RECORD LIST:
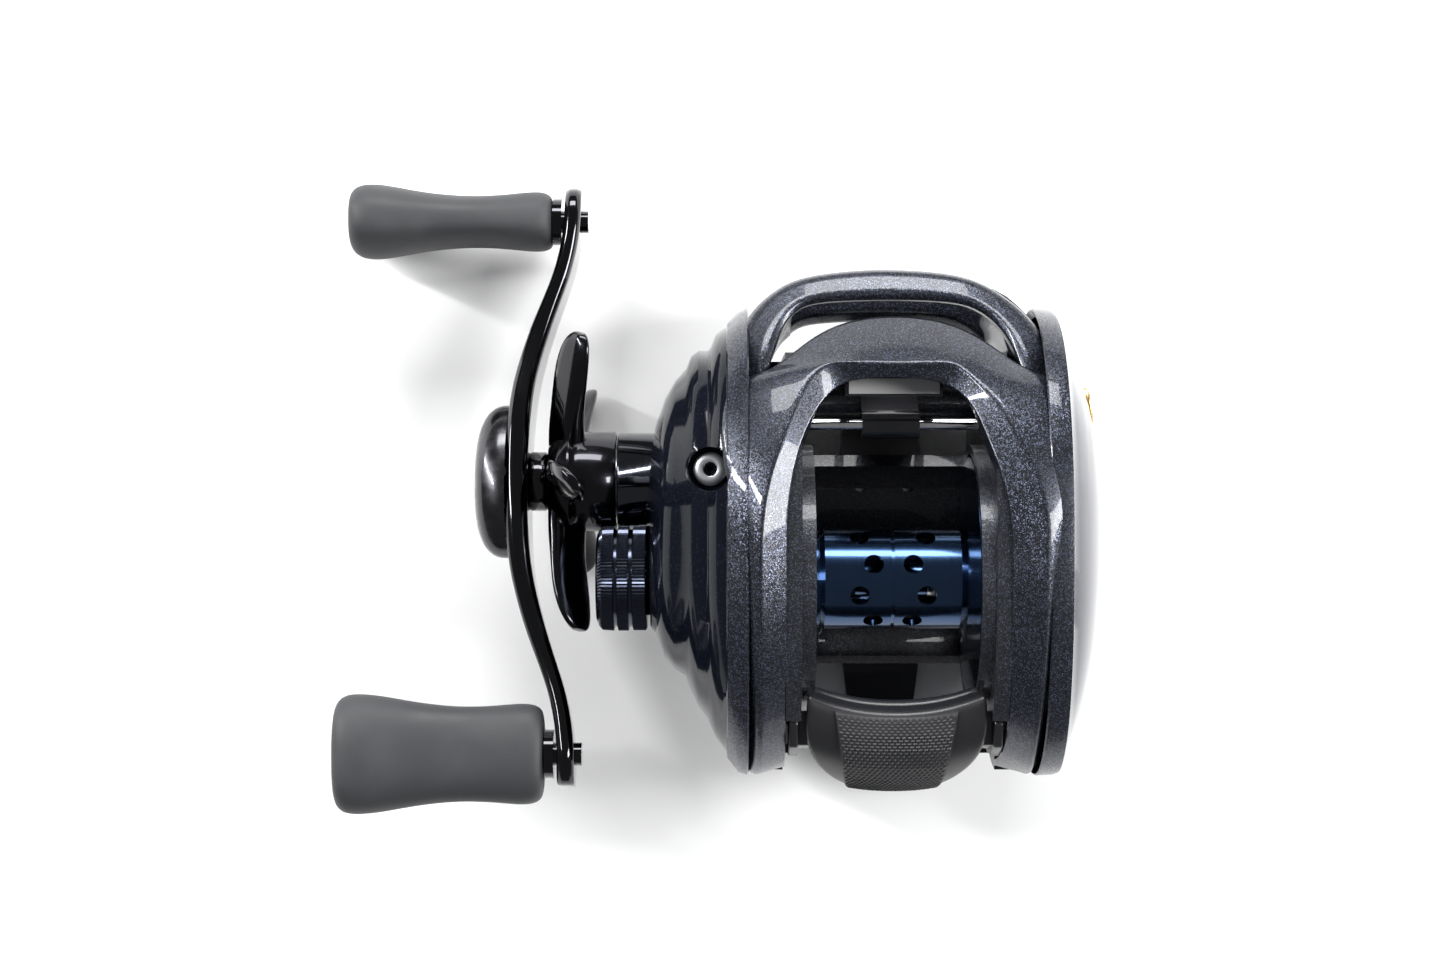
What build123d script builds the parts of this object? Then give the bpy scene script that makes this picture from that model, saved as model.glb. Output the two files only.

* * *

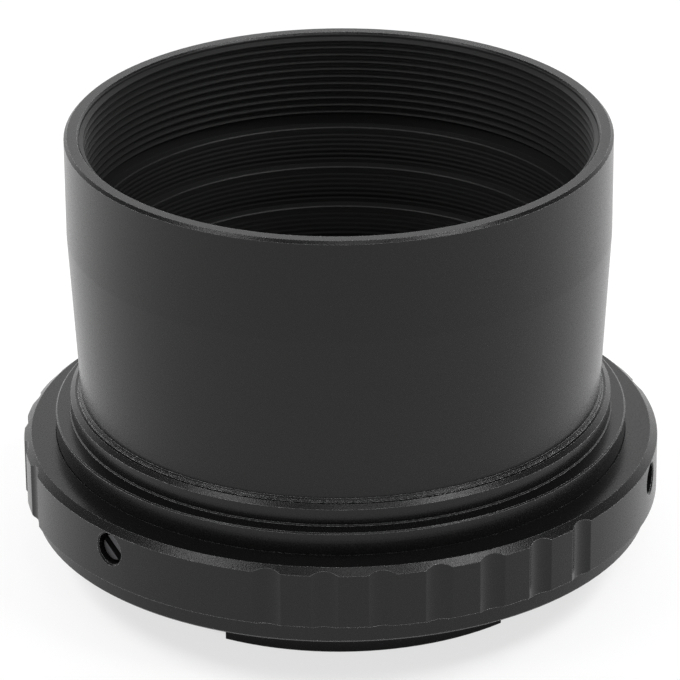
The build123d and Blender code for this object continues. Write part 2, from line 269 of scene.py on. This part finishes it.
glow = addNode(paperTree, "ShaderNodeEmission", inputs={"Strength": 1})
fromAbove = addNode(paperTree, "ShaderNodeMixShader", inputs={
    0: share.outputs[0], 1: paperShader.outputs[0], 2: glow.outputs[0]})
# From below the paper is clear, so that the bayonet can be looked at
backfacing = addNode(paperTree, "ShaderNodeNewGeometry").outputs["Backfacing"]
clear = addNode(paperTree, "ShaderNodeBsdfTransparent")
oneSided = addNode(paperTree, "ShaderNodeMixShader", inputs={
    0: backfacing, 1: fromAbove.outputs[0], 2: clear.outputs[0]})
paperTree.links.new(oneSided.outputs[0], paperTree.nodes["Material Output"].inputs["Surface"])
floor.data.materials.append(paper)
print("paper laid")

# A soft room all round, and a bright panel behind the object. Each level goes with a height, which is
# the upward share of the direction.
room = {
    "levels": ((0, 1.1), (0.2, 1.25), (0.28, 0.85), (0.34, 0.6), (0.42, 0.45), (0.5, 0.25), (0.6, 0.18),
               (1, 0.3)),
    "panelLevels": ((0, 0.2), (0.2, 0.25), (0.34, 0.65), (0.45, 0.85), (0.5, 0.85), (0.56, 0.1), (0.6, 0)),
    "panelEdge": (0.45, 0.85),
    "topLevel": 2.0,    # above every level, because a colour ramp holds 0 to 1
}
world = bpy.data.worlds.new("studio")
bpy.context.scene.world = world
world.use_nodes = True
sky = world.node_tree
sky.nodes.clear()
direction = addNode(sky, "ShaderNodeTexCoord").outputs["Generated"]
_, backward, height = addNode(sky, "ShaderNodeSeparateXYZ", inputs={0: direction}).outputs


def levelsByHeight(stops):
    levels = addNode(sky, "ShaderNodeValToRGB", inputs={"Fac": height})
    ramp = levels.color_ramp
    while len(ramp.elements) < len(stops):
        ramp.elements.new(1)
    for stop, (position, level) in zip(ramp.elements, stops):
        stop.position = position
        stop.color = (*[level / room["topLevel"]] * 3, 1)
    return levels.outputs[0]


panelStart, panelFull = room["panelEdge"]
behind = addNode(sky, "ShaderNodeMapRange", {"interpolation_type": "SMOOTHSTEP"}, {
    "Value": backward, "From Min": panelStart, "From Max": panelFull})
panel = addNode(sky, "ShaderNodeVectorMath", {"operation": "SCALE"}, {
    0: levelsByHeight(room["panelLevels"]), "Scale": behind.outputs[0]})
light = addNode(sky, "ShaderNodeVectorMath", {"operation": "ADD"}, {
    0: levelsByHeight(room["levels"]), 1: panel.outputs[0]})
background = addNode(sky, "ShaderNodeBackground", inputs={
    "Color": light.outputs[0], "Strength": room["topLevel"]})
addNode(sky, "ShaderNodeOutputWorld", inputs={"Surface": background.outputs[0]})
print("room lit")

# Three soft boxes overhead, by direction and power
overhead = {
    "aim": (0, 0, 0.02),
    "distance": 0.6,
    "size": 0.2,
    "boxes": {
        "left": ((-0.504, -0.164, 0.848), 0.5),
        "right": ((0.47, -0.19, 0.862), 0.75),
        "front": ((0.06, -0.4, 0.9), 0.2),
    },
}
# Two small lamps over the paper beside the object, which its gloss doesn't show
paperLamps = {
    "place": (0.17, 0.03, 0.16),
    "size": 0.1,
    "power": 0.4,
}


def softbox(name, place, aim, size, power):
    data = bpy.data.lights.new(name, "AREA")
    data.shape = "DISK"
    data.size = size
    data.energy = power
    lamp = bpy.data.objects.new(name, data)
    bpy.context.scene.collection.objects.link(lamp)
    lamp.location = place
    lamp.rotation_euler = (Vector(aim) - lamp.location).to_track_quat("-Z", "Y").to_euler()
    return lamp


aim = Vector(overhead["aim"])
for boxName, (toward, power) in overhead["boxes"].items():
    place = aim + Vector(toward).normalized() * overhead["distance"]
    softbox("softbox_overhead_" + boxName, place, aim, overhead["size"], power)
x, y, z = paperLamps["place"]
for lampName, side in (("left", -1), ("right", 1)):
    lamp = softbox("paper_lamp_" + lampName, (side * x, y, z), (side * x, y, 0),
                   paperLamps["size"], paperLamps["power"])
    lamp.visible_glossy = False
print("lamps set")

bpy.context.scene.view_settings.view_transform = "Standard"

---

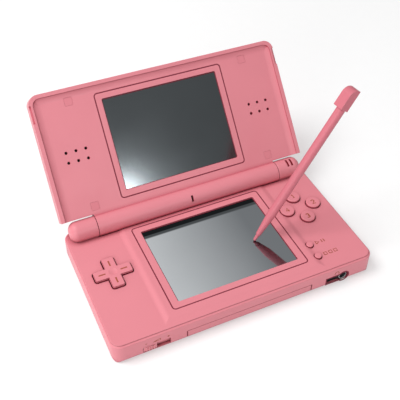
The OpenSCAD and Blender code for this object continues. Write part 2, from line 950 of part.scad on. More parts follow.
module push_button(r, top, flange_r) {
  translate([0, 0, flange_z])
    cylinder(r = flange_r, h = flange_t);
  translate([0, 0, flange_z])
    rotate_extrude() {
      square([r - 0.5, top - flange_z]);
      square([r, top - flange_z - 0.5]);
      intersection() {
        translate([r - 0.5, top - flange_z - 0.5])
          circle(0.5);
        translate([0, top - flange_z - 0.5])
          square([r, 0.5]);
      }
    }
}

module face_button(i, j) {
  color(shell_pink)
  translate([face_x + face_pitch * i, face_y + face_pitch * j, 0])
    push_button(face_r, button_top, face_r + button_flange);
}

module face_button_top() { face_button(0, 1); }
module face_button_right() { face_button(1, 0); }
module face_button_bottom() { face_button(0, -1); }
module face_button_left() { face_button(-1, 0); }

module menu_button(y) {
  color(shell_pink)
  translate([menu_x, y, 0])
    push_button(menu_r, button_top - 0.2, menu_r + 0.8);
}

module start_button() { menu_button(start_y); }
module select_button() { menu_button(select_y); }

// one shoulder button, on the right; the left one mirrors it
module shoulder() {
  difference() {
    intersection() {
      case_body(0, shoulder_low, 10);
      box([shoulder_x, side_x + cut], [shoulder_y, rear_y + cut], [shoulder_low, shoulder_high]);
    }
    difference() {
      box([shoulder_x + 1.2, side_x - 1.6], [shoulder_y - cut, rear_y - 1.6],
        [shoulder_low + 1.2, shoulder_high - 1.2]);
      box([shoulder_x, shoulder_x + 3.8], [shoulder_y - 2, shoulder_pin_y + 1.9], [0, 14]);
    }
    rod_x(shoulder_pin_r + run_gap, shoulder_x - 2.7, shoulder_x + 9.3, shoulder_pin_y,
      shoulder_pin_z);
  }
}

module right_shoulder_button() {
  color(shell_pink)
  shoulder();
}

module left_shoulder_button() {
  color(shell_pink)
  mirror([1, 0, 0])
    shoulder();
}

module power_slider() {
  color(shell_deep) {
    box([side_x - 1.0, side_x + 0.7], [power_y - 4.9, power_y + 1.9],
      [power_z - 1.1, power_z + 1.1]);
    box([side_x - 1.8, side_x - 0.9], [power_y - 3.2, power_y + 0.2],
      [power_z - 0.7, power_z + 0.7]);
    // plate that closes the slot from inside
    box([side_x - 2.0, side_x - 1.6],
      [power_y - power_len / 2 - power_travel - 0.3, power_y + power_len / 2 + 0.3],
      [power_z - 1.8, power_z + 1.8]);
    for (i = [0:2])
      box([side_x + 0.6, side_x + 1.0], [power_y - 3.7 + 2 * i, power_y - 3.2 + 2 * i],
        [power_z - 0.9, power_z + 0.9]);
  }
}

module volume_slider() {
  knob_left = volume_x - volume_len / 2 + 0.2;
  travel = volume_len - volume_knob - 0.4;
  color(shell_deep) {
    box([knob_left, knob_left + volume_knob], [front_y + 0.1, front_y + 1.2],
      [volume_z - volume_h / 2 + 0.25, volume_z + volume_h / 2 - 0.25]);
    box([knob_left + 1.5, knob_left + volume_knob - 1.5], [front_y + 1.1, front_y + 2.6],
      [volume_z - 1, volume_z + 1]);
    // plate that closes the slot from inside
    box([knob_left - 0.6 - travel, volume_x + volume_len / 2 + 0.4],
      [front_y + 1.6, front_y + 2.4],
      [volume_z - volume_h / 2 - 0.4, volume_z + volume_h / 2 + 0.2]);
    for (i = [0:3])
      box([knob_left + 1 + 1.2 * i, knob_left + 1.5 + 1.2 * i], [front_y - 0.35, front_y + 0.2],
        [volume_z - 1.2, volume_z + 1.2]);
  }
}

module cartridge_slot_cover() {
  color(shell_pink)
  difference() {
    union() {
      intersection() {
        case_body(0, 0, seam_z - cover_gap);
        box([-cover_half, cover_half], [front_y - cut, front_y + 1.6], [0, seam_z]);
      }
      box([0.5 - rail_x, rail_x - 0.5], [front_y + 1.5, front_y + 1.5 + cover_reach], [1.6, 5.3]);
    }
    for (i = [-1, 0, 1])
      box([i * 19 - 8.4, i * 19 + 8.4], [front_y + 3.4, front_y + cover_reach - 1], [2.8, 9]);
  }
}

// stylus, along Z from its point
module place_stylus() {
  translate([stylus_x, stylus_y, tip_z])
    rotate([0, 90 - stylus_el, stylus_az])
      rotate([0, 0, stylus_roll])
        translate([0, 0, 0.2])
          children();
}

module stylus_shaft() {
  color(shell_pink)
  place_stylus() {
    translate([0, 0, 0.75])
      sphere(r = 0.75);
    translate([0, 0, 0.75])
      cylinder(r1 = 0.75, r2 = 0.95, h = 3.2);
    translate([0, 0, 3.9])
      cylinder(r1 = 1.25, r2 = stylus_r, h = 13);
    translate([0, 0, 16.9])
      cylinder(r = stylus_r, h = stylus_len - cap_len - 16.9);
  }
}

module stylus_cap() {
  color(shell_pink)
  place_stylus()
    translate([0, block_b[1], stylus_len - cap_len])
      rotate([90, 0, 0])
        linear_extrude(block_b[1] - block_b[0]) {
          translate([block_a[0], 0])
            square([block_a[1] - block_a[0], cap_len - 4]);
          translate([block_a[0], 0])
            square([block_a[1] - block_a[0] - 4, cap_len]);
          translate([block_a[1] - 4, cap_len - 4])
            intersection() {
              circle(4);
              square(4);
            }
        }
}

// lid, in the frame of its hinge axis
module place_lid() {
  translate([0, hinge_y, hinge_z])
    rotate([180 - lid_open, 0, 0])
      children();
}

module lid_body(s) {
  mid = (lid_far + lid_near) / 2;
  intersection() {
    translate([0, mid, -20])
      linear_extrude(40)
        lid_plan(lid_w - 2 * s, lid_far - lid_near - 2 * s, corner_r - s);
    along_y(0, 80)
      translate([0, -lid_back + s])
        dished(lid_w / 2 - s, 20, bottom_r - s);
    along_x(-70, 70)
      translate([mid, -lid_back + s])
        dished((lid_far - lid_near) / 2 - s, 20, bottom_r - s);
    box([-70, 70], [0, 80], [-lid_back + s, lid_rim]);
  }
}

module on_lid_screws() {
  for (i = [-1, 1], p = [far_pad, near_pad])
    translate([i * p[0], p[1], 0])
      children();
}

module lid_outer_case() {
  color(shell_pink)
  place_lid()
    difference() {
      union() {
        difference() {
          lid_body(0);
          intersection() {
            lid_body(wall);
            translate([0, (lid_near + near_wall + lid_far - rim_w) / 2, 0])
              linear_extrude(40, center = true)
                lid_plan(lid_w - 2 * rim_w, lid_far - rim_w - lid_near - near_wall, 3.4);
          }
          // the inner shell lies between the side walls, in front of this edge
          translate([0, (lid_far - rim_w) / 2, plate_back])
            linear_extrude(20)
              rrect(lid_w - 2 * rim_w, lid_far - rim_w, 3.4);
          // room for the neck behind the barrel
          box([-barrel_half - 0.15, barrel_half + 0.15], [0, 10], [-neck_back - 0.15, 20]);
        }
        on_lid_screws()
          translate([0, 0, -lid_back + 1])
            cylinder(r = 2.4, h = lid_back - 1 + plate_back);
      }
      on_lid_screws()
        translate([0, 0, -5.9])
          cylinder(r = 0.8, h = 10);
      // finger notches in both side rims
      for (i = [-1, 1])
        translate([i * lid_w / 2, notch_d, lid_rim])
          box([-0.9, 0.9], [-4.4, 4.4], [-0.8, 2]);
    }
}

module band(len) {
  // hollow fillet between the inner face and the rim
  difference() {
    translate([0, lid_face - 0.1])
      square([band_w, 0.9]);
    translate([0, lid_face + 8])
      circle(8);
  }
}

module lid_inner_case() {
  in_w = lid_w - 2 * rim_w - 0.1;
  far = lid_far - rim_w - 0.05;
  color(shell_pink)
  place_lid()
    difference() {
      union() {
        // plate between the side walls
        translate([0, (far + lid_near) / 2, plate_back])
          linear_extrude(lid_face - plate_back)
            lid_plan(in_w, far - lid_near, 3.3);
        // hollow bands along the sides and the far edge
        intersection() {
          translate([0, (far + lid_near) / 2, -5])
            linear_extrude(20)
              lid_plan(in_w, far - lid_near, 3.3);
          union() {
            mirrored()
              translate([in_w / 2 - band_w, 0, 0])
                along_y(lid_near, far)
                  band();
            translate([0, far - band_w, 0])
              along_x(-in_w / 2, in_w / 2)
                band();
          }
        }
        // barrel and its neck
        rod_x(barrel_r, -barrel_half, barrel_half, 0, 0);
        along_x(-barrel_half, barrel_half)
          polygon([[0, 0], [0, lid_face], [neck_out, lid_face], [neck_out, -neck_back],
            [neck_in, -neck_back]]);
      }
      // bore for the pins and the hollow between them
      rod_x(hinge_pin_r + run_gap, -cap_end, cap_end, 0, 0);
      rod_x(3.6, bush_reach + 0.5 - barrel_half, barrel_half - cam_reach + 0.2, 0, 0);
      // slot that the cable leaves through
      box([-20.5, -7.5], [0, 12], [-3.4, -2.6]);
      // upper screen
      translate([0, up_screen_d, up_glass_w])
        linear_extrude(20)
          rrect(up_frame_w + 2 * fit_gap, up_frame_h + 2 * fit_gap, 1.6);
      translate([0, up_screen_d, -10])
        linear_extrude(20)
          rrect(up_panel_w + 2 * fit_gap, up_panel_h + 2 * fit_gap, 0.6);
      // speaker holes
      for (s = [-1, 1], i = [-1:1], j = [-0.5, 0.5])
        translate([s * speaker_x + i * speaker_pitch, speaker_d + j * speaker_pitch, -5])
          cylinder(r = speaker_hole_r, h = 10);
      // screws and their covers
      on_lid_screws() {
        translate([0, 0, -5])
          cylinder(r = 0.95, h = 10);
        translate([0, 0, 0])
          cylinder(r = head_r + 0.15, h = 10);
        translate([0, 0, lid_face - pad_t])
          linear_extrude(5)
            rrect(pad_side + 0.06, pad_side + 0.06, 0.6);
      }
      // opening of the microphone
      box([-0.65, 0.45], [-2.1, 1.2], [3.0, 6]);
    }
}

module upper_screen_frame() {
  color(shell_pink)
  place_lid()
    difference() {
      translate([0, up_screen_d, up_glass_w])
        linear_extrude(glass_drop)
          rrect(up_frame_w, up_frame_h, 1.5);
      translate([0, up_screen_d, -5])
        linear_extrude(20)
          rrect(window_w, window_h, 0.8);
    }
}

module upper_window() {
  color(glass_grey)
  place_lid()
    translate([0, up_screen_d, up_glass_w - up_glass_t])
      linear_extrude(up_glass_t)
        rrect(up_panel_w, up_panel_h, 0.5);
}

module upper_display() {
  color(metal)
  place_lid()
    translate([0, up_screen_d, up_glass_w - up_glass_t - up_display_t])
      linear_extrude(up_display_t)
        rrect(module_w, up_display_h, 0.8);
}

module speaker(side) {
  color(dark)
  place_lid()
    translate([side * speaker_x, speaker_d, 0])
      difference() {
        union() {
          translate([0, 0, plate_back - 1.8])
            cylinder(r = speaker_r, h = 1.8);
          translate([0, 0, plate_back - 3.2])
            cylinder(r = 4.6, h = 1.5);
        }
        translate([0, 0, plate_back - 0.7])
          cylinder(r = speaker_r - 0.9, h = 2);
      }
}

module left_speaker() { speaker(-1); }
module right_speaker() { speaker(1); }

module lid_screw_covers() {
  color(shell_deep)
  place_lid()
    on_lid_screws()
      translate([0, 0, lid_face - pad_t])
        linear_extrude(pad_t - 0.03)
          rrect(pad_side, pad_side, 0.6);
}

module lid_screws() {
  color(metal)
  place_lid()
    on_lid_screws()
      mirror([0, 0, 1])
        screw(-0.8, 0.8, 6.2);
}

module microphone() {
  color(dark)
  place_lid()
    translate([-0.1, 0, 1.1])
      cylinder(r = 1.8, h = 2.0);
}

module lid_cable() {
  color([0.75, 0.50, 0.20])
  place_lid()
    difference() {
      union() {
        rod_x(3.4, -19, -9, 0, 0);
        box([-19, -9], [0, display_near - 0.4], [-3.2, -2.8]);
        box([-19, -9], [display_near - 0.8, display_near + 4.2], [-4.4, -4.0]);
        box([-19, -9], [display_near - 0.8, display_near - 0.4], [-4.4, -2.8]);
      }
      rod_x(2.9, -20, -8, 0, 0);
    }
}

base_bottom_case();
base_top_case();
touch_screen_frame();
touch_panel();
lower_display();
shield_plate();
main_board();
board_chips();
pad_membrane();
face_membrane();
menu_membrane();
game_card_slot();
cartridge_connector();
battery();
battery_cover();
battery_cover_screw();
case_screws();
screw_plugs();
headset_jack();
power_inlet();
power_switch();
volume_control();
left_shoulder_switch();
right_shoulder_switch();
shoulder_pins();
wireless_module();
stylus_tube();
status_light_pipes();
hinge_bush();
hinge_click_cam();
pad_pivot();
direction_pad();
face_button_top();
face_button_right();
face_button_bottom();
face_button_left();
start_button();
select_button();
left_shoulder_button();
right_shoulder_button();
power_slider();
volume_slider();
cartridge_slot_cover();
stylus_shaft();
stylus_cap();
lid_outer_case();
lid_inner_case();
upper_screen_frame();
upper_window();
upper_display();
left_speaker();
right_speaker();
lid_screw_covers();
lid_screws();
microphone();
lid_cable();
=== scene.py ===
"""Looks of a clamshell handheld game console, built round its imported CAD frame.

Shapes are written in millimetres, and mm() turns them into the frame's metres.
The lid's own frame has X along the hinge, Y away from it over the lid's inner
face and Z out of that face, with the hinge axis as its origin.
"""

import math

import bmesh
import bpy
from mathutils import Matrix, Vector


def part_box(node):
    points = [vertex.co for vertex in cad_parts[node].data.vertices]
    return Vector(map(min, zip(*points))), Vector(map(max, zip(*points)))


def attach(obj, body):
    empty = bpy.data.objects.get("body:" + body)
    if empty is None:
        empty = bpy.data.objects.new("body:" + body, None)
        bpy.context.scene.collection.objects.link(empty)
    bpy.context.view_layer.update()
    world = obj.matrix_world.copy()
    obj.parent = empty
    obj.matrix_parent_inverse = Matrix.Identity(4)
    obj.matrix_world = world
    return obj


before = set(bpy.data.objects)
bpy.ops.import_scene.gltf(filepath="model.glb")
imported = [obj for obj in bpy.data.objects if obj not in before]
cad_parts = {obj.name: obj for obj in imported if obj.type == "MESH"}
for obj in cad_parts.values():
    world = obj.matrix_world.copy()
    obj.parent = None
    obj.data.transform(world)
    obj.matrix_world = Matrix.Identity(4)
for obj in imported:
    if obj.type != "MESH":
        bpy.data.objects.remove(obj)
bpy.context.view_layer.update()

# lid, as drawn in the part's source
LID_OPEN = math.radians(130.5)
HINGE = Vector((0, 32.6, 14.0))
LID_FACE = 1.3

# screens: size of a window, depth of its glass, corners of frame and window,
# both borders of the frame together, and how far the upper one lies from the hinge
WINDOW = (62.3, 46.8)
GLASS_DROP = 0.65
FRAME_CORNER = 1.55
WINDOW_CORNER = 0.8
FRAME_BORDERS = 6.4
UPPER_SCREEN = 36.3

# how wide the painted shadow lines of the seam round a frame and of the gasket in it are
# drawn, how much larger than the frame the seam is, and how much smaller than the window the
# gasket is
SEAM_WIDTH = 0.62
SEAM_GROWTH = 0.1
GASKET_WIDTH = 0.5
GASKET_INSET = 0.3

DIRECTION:
Retype the entries above exactly, but only from the line containing "in imported if" through the line containing "LID_FACE = 1.3", both included.

FULL RESPONSE:
cad_parts = {obj.name: obj for obj in imported if obj.type == "MESH"}
for obj in cad_parts.values():
    world = obj.matrix_world.copy()
    obj.parent = None
    obj.data.transform(world)
    obj.matrix_world = Matrix.Identity(4)
for obj in imported:
    if obj.type != "MESH":
        bpy.data.objects.remove(obj)
bpy.context.view_layer.update()

# lid, as drawn in the part's source
LID_OPEN = math.radians(130.5)
HINGE = Vector((0, 32.6, 14.0))
LID_FACE = 1.3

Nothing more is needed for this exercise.